An American Writer's Thoughts on Japanese Animation

You Are What You Eat, and the Menu is Evil – Earth Maiden Arjuna Spoiler Review

If you’ve been around the blog a little, you might have an inkling of how I feel about message fiction.

Now, I’m no enemy of messages in fiction. Some of the true all-time greats in anime, as well as genre fiction in general have had, if not a dedicated message they were trying to get out, at least a distinctly message-like slant to their existences. These are pieces that know the best way to convey the message is to let the fiction shine, delivering a compelling story with interesting characters colored by the lens through which the world is seen in order to communicate on a deep level. In some cases you might not even realize you’re looking at message fiction until you find yourself introspecting on the topics of what you just watched or read.

But then you get the other and all too common sort of message fiction, that sees the fiction as the vehicle for the message, that treats the viewing experience as a school lecture, and the author is the “teacher” attempting to hammer some lesson home to students because it will be on the final exam. These can come in many forms from the obnoxiously preachy to the hopelessly saccharine to the “scare ’em straight” comical absolutism of hellfire preachers and those annoying D.A.R.E. rallies that most Americans my age had to sit through.

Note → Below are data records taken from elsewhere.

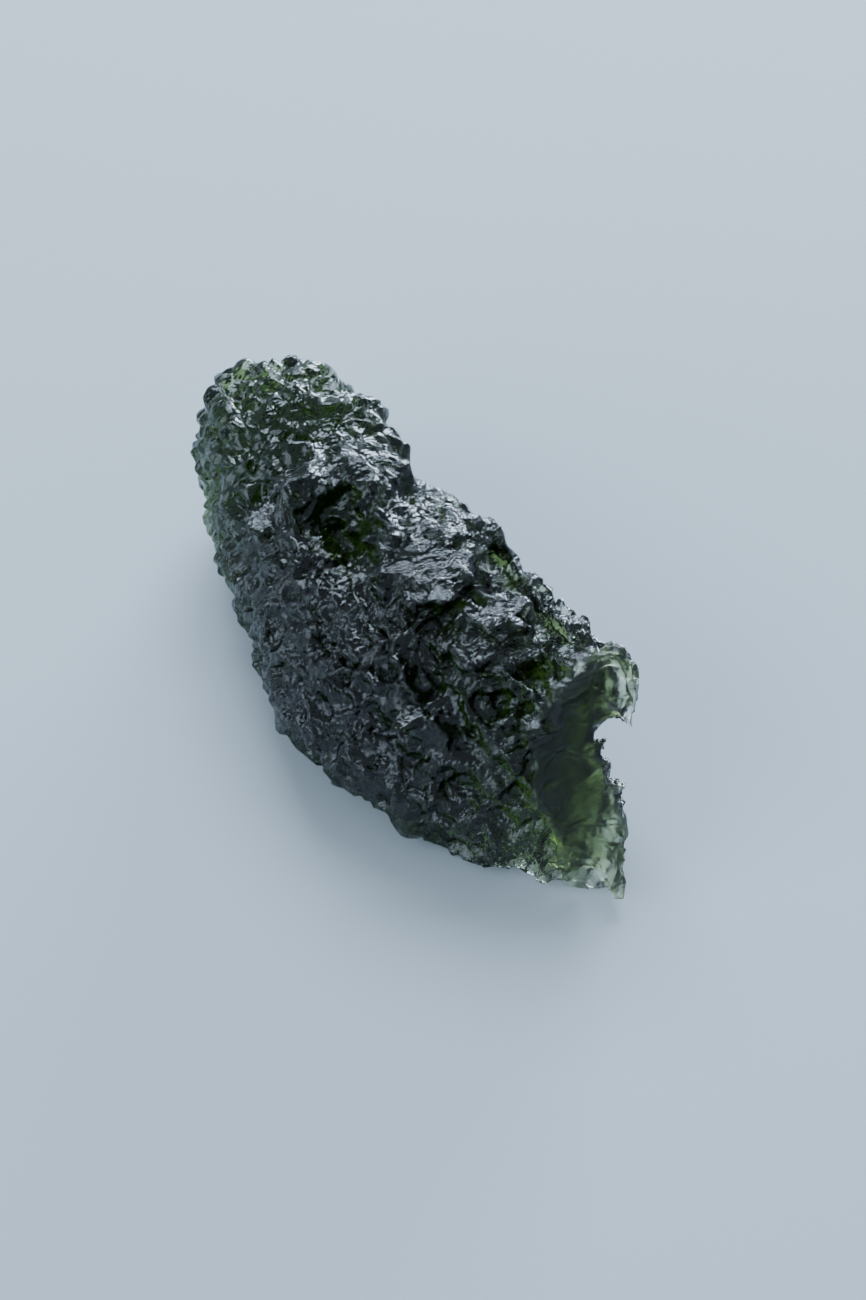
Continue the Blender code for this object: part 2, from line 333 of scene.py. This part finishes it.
def solid_copy(node):
    """The CAD solid's shape in millimetres, with its doubled corners joined."""
    bm = bmesh.new()
    bm.from_mesh(node.data)
    bm.transform(Matrix.Scale(1 / MM, 4))
    bmesh.ops.remove_doubles(bm, verts=bm.verts, dist=CORNER_GAP)
    mesh = bpy.data.meshes.new("skin")
    bm.to_mesh(mesh)
    bm.free()
    piece = bpy.data.objects.new("skin", mesh)
    bpy.context.collection.objects.link(piece)
    return piece


def even_mesh(piece):
    """Cuts the surface into small even faces with four sides."""
    remesh = piece.modifiers.new("even", "REMESH")
    remesh.mode = "VOXEL"
    remesh.voxel_size = GRAIN
    bake(piece)


def soften(piece):
    """Rounds off the solid's facets."""
    smooth = piece.modifiers.new("soft", "SMOOTH")
    smooth.factor = SOFTENING_FACTOR
    smooth.iterations = SOFTENING_PASSES
    bake(piece)


def thin_out(piece):
    """Leaves fewer triangles, and the most of them where the relief is. Each even face is two triangles."""
    decimate = piece.modifiers.new("fewer", "DECIMATE")
    decimate.ratio = TRIANGLES / (2 * len(piece.data.polygons))
    bake(piece)


def clamp(value):
    return min(max(value, 0.0), 1.0)


def falloff(distance, radius):
    """1 at the middle of a round feature, falling smoothly to 0 at its radius."""
    return max(0.0, 1 - (distance / radius) ** 2) ** 2


def distance_to(point, place):
    return (point - Vector(place)).length


def distance_to_run(point, start, end):
    """How far a point is from the straight line between two ends."""
    along = end - start
    t = clamp((point - start).dot(along) / along.length_squared)
    return (point - start - along * t).length


def stretched(point, feature):
    """A point in units of a feature's size along X, Y and Z."""
    return Vector((point.x / feature[0], point.y / feature[1], point.z / feature[2]))


def bend(point):
    """The point, moved a little by a slow noise."""
    shift = Vector([noise.noise(point * BEND_SCALE + Vector(apart)) for apart in BEND_SHIFTS])
    return point + shift * BEND_SIZE


def pit(point, size):
    """Bowls side by side with sharp rims between them."""
    nearest = noise.voronoi(point / size)[0][0]
    return min(nearest / PIT_EDGE, PIT_HIGHEST) ** 2 - 1


def flake(point, size, step):
    """Flat scars side by side, each with its own level and tilt."""
    place = point / size
    middle = noise.voronoi(place)[1][0]
    tilt = noise.cell_vector(middle * FLAKE_TILT_DRAW) - Vector((CELL_MEAN, CELL_MEAN, CELL_MEAN))
    level = noise.cell(middle * FLAKE_LEVEL_DRAW) - CELL_MEAN
    return (place - middle).dot(tilt) * size * FLAKE_TILT + level * step


def ridge(point):
    """Sharp-crested ridges: 0 at a crest and down to about -1 between crests."""
    return -abs(noise.noise(point)) * RIDGE_GAIN


def facet_share(point, facet):
    """1 inside a facet, falling to 0 at its edge."""
    offset = Vector((point.x - facet.x, point.y - facet.y))
    offset.rotate(Matrix.Rotation(math.radians(-facet.turn), 2))
    ragged = math.hypot(offset.x / facet.half_length, offset.y / facet.half_width)
    ragged += FACET_RAG * noise.noise(point * FACET_RAG_SCALE)
    return clamp((1 - ragged) / FACET_EDGE)


def stripe_share(point):
    """1 in the smooth furrow, and 0 away from it."""
    return clamp(STRIPE_REACH - distance_to_run(point, Vector(STRIPE[0]), Vector(STRIPE[1])) / STRIPE_WIDTH)


def bead_share(point):
    """1 at the middle of a bead, and 0 away from the beads."""
    return max(falloff(distance_to(point, place), BEAD_RADIUS) for place in BEADS)


def trough_wall(point):
    """1 on the wall of the broken end's hollow, and 0 away from it."""
    for above, below in zip(TROUGH, TROUGH[1:]):
        if above.z >= point.z >= below.z:
            ring = Ring(*Vector(above).lerp(Vector(below), (above.z - point.z) / (above.z - below.z)))
            distance = math.hypot(point.x - ring.x, point.y - ring.y) - ring.radius
            return clamp((TROUGH_MARGIN - distance) / TROUGH_FADE)
    return 0.0


def frosted_edge(point):
    """1 on both sides of the thin rim around the broken end, and 0 on the rest of the stone."""
    curl = clamp(CURL_FROST_GAIN * falloff(distance_to(point, CURL), CURL_FROST_REACH * CURL_RADIUS))
    return max(clamp((point.x - FROST_START) / FROST_BLEND), curl)


def lobe_share(point):
    """1 on the far lobe, and 0 on the rest of the stone."""
    return clamp((LOBE_END - point.x) / LOBE_BLEND)


def top_share(point, normal):
    """1 where the stone's top is level, and 0 on its sides and on the far lobe."""
    return clamp(normal.z * TOP_SLOPE - TOP_OFFSET) * clamp((point.x - TOP_START) / TOP_BLEND)


def placed_relief(point, normal, stripe):
    """The forms that have a place of their own: furrow, hollows, thinned flake and beads."""
    rise = -STRIPE_DEPTH * stripe
    rise -= sum(hollow.depth * falloff(distance_to(point, hollow.place), hollow.radius) for hollow in HOLLOWS)
    rise -= CURL_DEPTH * falloff(distance_to(point, CURL), CURL_RADIUS) * clamp(-CURL_SIDE * normal.y)
    rise += BEAD_HEIGHT * bead_share(point)
    return rise


def relief(point, normal, levels):
    """How far the surface moves along its normal at a point."""
    bent = bend(point)
    wall = trough_wall(point)
    stripe = stripe_share(point)
    lobe = lobe_share(point)
    top = top_share(point, normal) * (1 - wall) * (1 - stripe)
    calm = (1 - WALL_CALM * wall) * (1 - STRIPE_CALM * stripe)
    rise = placed_relief(point, normal, stripe)
    large = LARGE_PITS.height * pit(bent, LARGE_PITS.size) * (1 - LARGE_PITS.top_calm * top)
    small = SMALL_PITS.height * pit(bent, SMALL_PITS.size) * (1 - SMALL_PITS.top_calm * top)
    rise += large * (1 - lobe) * calm
    rise += small * calm
    if lobe > 0:
        rise -= KNOB_HEIGHT * pit(bent, KNOB_SIZE) * lobe
    if top > 0:
        for size, step in FLAKES:
            rise += flake(bent, size, step) * top
    for facet, level in zip(FACETS, levels):
        drop = abs(level - point.z)
        if drop < FACET_REACH * FACET_FADE and normal.z > FACET_LEAST_UP:
            share = facet_share(bent, facet) * clamp(FACET_FADE - drop / FACET_REACH) * FACET_FLATNESS
            rise += ((level - point.z) / normal.z - rise) * share
    wrinkles = WRINKLE_HEIGHT * ridge(stretched(bent, WRINKLE_SIZE))
    rise += wrinkles * (WRINKLE_BASE + (1 - WRINKLE_BASE) * top) * (1 - WRINKLE_LOBE_CALM * lobe) * calm
    if wall > 0:
        rise += RIPPLE_HEIGHT * ridge(stretched(bent, RIPPLE_SIZE)) * wall
    return rise


def facet_levels(piece):
    """The height of each facet: the stone's own height at its middle, plus its lift."""
    levels = []
    for facet in FACETS:
        _, place, _, _ = piece.ray_cast((facet.x, facet.y, ABOVE), (0, 0, -1))
        levels.append(place.z + facet.lift)
    return levels


def roughen(piece):
    levels = facet_levels(piece)
    bm = bmesh.new()
    bm.from_mesh(piece.data)
    bm.normal_update()
    moves = [vert.normal * relief(vert.co, vert.normal, levels) for vert in bm.verts]
    for vert, move in zip(bm.verts, moves):
        vert.co += move
        vert.co.z = max(vert.co.z, REST_GAP)
    bm.to_mesh(piece.data)
    bm.free()


def mark_finish(piece):
    """Marks each point: satin on the broken end and in the furrow, and calm where crinkles are weaker."""
    satin = piece.data.attributes.new("satin", "FLOAT", "POINT")
    calm = piece.data.attributes.new("calm", "FLOAT", "POINT")
    for vert, satin_mark, calm_mark in zip(piece.data.vertices, satin.data, calm.data):
        smooth = max(trough_wall(vert.co), SATIN_STRIPE * stripe_share(vert.co))
        satin_mark.value = max(smooth, FROST_SHARE * frosted_edge(vert.co))
        quiet = max(clamp(BEAD_CALM * bead_share(vert.co)), LOBE_CALM * lobe_share(vert.co))
        calm_mark.value = max(satin_mark.value, quiet)


def noise_texture(nodes, links, feature, detail):
    """A noise that lies still in the stone. A feature is its size in millimetres along X, Y and Z."""
    coordinates = nodes.new("ShaderNodeTexCoord")
    mapping = nodes.new("ShaderNodeMapping")
    mapping.inputs["Scale"].default_value = [1 / (size * MM) for size in feature]
    links.new(coordinates.outputs["Object"], mapping.inputs["Vector"])
    texture = nodes.new("ShaderNodeTexNoise")
    texture.inputs["Scale"].default_value = 1.0
    texture.inputs["Detail"].default_value = detail
    texture.inputs["Roughness"].default_value = NOISE_ROUGHNESS
    links.new(mapping.outputs["Vector"], texture.inputs["Vector"])
    return texture.outputs["Fac"]


def mark_value(nodes, name):
    """A value that is stored on the mesh's points."""
    mark = nodes.new("ShaderNodeAttribute")
    mark.attribute_name = name
    return mark.outputs["Fac"]


def add_finish(nodes, links, shader):
    """Roughness: a patchy sheen, and satin where the surface is marked so."""
    sheen = nodes.new("ShaderNodeMapRange")
    sheen.inputs["From Min"].default_value, sheen.inputs["From Max"].default_value = SHEEN_RANGE
    sheen.inputs["To Min"].default_value, sheen.inputs["To Max"].default_value = SHEEN_ROUGHNESS
    links.new(noise_texture(nodes, links, SHEEN_SIZE, SHEEN_DETAIL), sheen.inputs["Value"])
    finish = nodes.new("ShaderNodeMix")
    finish.inputs["B"].default_value = SATIN_ROUGHNESS
    links.new(mark_value(nodes, "satin"), finish.inputs["Factor"])
    links.new(sheen.outputs["Result"], finish.inputs["A"])
    links.new(finish.outputs["Result"], shader.inputs["Roughness"])


def add_crinkles(nodes, links, shader):
    """Bump: fine crinkles, weaker where the surface is marked calm."""
    strength = nodes.new("ShaderNodeMapRange")
    strength.inputs["To Min"].default_value = 1.0
    strength.inputs["To Max"].default_value = SATIN_BUMP
    links.new(mark_value(nodes, "calm"), strength.inputs["Value"])
    crinkles = nodes.new("ShaderNodeBump")
    crinkles.inputs["Distance"].default_value = CRINKLE_HEIGHT * MM
    links.new(strength.outputs["Result"], crinkles.inputs["Strength"])
    links.new(noise_texture(nodes, links, CRINKLE_SIZE, CRINKLE_DETAIL), crinkles.inputs["Height"])
    links.new(crinkles.outputs["Normal"], shader.inputs["Normal"])


def glass():
    material = bpy.data.materials.new(SLOT)
    material.use_nodes = True
    nodes = material.node_tree.nodes
    links = material.node_tree.links
    shader = nodes["Principled BSDF"]
    shader.inputs["Base Color"].default_value = GLASS_COLOUR
    shader.inputs["IOR"].default_value = GLASS_IOR
    shader.inputs["Transmission Weight"].default_value = 1.0
    add_finish(nodes, links, shader)
    add_crinkles(nodes, links, shader)
    absorption = nodes.new("ShaderNodeVolumeAbsorption")
    absorption.inputs["Color"].default_value = ABSORPTION_COLOUR
    absorption.inputs["Density"].default_value = ABSORPTION_DENSITY
    links.new(absorption.outputs["Volume"], nodes["Material Output"].inputs["Volume"])
    return material


def add_skin(node):
    """The stone's surface in full detail, which stands for the CAD node."""
    piece = solid_copy(node)
    even_mesh(piece)
    soften(piece)
    roughen(piece)
    thin_out(piece)
    mark_finish(piece)
    piece.data.transform(Matrix.Scale(MM, 4))
    piece.data.materials.clear()
    piece.data.materials.append(glass())
    piece.data.polygons.foreach_set("use_smooth", np.ones(len(piece.data.polygons), bool))
    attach(piece, "root")
    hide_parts(NODE)


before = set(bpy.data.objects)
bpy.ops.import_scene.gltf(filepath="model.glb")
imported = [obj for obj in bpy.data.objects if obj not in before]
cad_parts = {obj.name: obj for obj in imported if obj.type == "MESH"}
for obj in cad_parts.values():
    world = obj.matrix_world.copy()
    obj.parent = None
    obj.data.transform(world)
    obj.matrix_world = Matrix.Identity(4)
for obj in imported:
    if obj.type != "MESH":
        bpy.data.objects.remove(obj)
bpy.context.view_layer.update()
add_camera()
add_room()
add_floor()
add_skin(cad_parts[NODE])
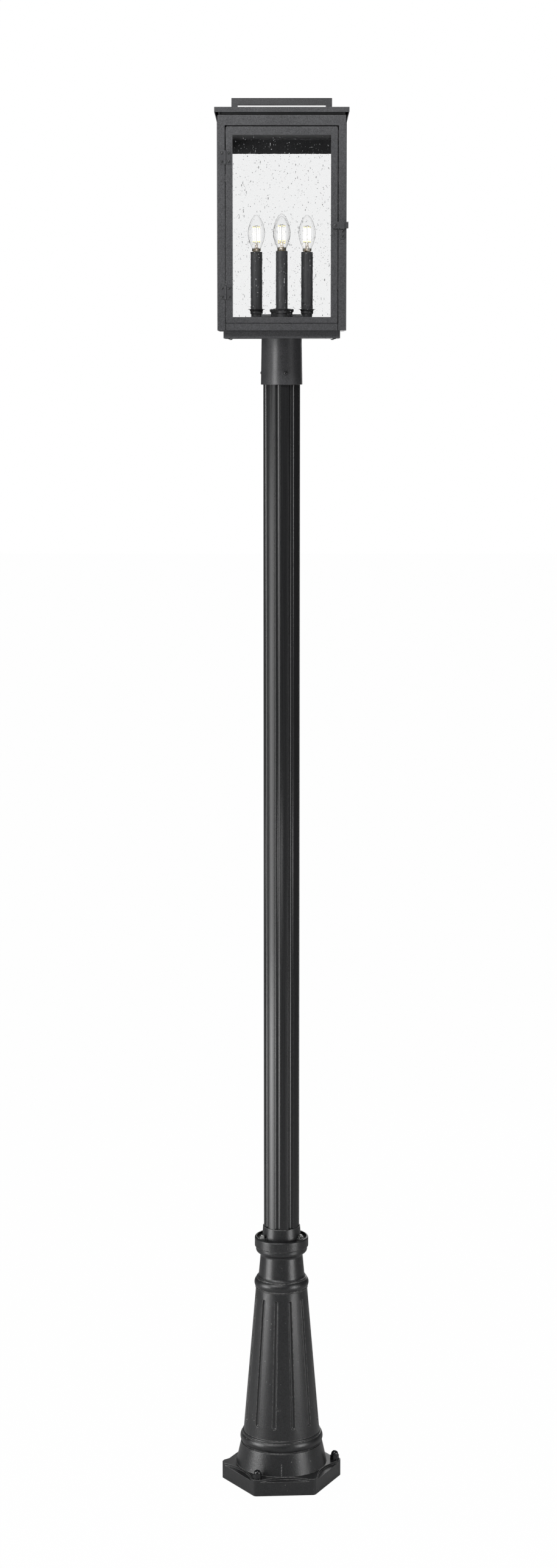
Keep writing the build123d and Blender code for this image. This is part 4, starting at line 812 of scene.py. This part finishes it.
def make_floor():
    """A wide white floor, which keeps a faint shadow: one square face."""
    mesh = bpy.data.meshes.new("floor")
    corners = np.array([(-1, -1, 0), (1, -1, 0), (1, 1, 0), (-1, 1, 0)]) * FLOOR_REACH
    mesh.from_pydata(corners.tolist(), [], [(0, 1, 2, 3)])
    floor = bpy.data.objects.new("floor", mesh)
    bpy.context.scene.collection.objects.link(floor)
    f = Finish("white_floor")
    matte = f.add("ShaderNodeBsdfDiffuse")
    matte.inputs["Color"].default_value = (*FLOOR_GREY, 1.0)
    white = f.add("ShaderNodeEmission")
    share = f.maths("MULTIPLY", seen_unlit(f), FLOOR_WHITE_SHARE)
    shader = f.mixed_shader(share, matte.outputs["BSDF"], white.outputs["Emission"])
    mesh.materials.append(f.done(shader))


class Backdrop(Finish):
    """The world's shader, put together as a finish is."""

    def __init__(self, name):
        self.world = bpy.data.worlds.new(name)
        self.world.use_nodes = True
        self.tree = self.world.node_tree
        self.tree.nodes.clear()
        self.output = self.add("ShaderNodeOutputWorld")

    def level(self, strength):
        shade = self.add("ShaderNodeBackground")
        shade.inputs["Color"].default_value = (1.0, 1.0, 1.0, 1.0)
        shade.inputs["Strength"].default_value = strength
        return shade.outputs[0]


def make_backdrop():
    """White to the camera and through glass, and dimmer to glossy faces and to all else."""
    f = Backdrop("studio")
    dim = f.mixed_shader(seen_in_gloss(f), f.level(FILL_LEVEL), f.level(MIRROR_LEVEL))
    f.join(f.mixed_shader(seen_unlit(f), dim, f.level(1.0)), f.output.inputs["Surface"])
    bpy.context.scene.world = f.world


def softbox(name, place, target, size, power):
    """A rectangular lamp aimed at a point."""
    data = bpy.data.lights.new(name, "AREA")
    data.shape = "RECTANGLE"
    data.size, data.size_y = size
    data.energy = power
    lamp = bpy.data.objects.new(name, data)
    bpy.context.scene.collection.objects.link(lamp)
    lamp.location = place
    aim = [t - p for p, t in zip(place, target)]
    flat = math.hypot(aim[0], aim[1])
    lamp.rotation_euler = (math.atan2(flat, -aim[2]), 0.0, math.atan2(aim[1], aim[0]) - math.pi / 2)
    lamp.visible_camera = False
    lamp.visible_transmission = False


def light_studio():
    for lamp in LAMPS:
        softbox(*lamp)


def set_camera():
    data = bpy.data.cameras.new("camera")
    data.sensor_fit = "VERTICAL"
    data.sensor_height = FILM_HEIGHT
    data.lens = LENS
    data.clip_end = 100.0
    camera = bpy.data.objects.new("camera", data)
    bpy.context.scene.collection.objects.link(camera)
    camera.location = CAMERA_PLACE
    camera.rotation_euler = (math.radians(90 - CAMERA_PITCH), 0.0, 0.0)
    bpy.context.scene.camera = camera


set_camera()
make_backdrop()
light_studio()
make_floor()
finish_nodes()
make_bubbles()
make_bulb_glass()
make_filaments()
bpy.context.scene.view_settings.view_transform = "Standard"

I don’t hate message fiction absolutely. But I do hate when the message decides to stretch the fiction on the rack until its limbs look like something Junji Ito would have night terrors of, ties the writhing and tormented fiction into knots to hold millstones of judgmental morality in place, rides the fiction and its millstones down a hill of broken Aesop summations like some stone-wheeled go-kart, and cheers at its first place finish over a field of inanimate straw men while the tortured fiction unmercifully expires beneath the weight of the message’s arrogant grandstanding. When message fiction is bad, it’s pretty much the worst, and it doesn’t matter what the message actually is.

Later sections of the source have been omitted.